What Apple did right with the iPhone

Alan Patrick sums it up nicely:

“In fact its indicative of the industry’s malaise that Apple made such a big splash by making a phone that merely “did” the ‘Net easily, loaded applications quickly, and had a decent size screen. Hardly revolutionary technology, but they came as a shock to the mobile industry. Putting the user’s need first – how totally innovative!”

Just like the old saying “Only Nixon could go to China”, I often think “Only Apple could do the iPhone” – not because the technology is wildly novel, but because only someone as ballsy as Steve Jobs could force the telcos to not mess things up. Jobs’ real genius was forcing AT&T to accept unlimited Internet that really meant unlimited, not allowing any walled gardens in access, and refusing to carry network-specific applications.

In other words, remembering that “the customer” is the end user – not the networks.

There’s an interesting parallel here with Microsoft, too. Although Microsoft has always sold plenty of product direct to end-users, for years there’s been a very real sense that its actual customers were IT managers and directors – hence its focus on features in Windows for them, occasionally at the expense of the people who actually have to use the machines.

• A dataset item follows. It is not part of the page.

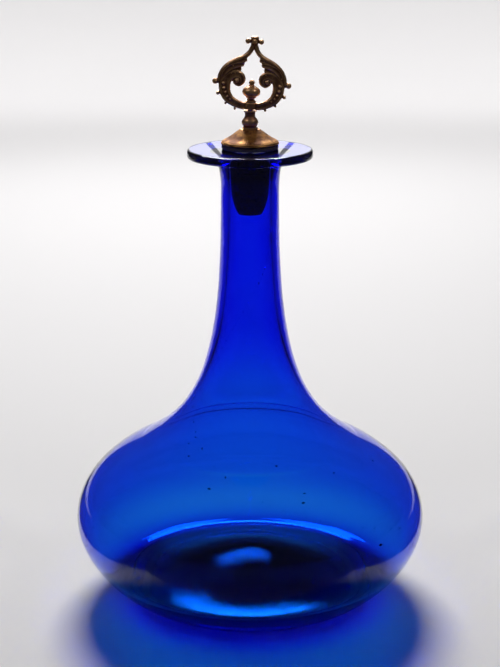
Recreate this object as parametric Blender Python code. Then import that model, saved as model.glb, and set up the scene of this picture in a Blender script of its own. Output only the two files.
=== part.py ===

Microsoft is, I think, realising that this isn’t a wise approach anymore: That even though its bread and butter remains the enterprise market, that market is now, at least in part, driven by the desires of end-users. The iPhone has proved to be a stealth weapon for Apple in the corporate market, with IT people being hassled to support it as a way of accessing corporate mail and so on. This is a horrific idea for Microsoft – any appearance of the Apple logo in corporates rings big alarm bells in Redmond.

The interesting question – and one I’ll leave open – is if Microsoft has the ability to turn its focus around, and target consumers rather than IT managers. In my limited experience of Windows 7 so far, I think the answer might be “yes” – but until I’ve had a good long play, and run into the inevitable “gotchas”, I’ll reserve judgement.

  • http://jearle.eu @jearle

    I think the reason Microsoft has started to change the focus is because CEOs are now of the generation that uses computers instead of having their underlings do it for them. CEOs can make grand over-arching decisions on platforms and some of them like Macs. Vista gave them an excuse to recommend non-Windows machines, and if the replacement is more like NT4 and less like Win98, they'll switch to Mac.

    Or, I could be just guessing.

    Whatever, the reason, Microsoft do have to start winning back (warning! Buzzword alert!) mindshare.

  • http://www.technovia.co.uk ianbetteridge

    I don't think you're wide of the mark, actually.

  • http://www.ballantyne.com Robert Ballantyne

    • With the Mac Plus (a computer that required an unavailable wrench to open, and that worked with a laser printer to create the concept of desktop publishing), • with the iMac (which was just the Plus concept updated for the end of the millennium, • with the iPod, and • with iPhone. There is a pattern here: a knowing how the current technology and complete systems can be arranged so as to delight (not just serve; but create something that is thrilling, cool, and compelling) the real market. It is not just the hardware, or the software, or the distribution system. It is imagining the whole picture and visualizing the strategy to implement it. The culture of MS has never been to serve the public. MSDOS was a re-packaged CP/M for IBM. Windows was a me-to reaction to the Macintosh. As long as the current leadership is running MS, there is no way that firm can 'get it.' My concern is that if Jobs is not at the helm of Apple, that company may end up with just another dot-com CEO. We saw what happened at Disney.

  • Nat

    The point is the consumer smart phone market is much more lucrative than the enterprise one will ever be. So M$ is chasing the money

  • http://www.facebook.com/profile.php?id=690068237 Brian Hayashi

    People assume that Apple has always had the Midas touch. They have forgotten the Newton and its wireless sibling, the Marco. I have a Marco. It doesn't even make a good space heater. But what Apple learned with those failures has paid off in spades with the iPhone. Microsoft today is where Apple was then — in the middle of a midlife crisis.

    IMHO successful platform plays come about because of an abundance of great software. Developing on the Windows OS made a lot of “Microsoft Millionaires” and today that's what's happening with the iTunes app store. I'd argue that both the iPod and iPhone have become successes because of the ability to keep adding content, whether music or movies or apps.

    I expect that Microsoft is at this moment developing a “Surface” store where people can buy or lease content and apps for its touch interface, which has been quietly rolled out on a subsidized basis in select upscale hotels.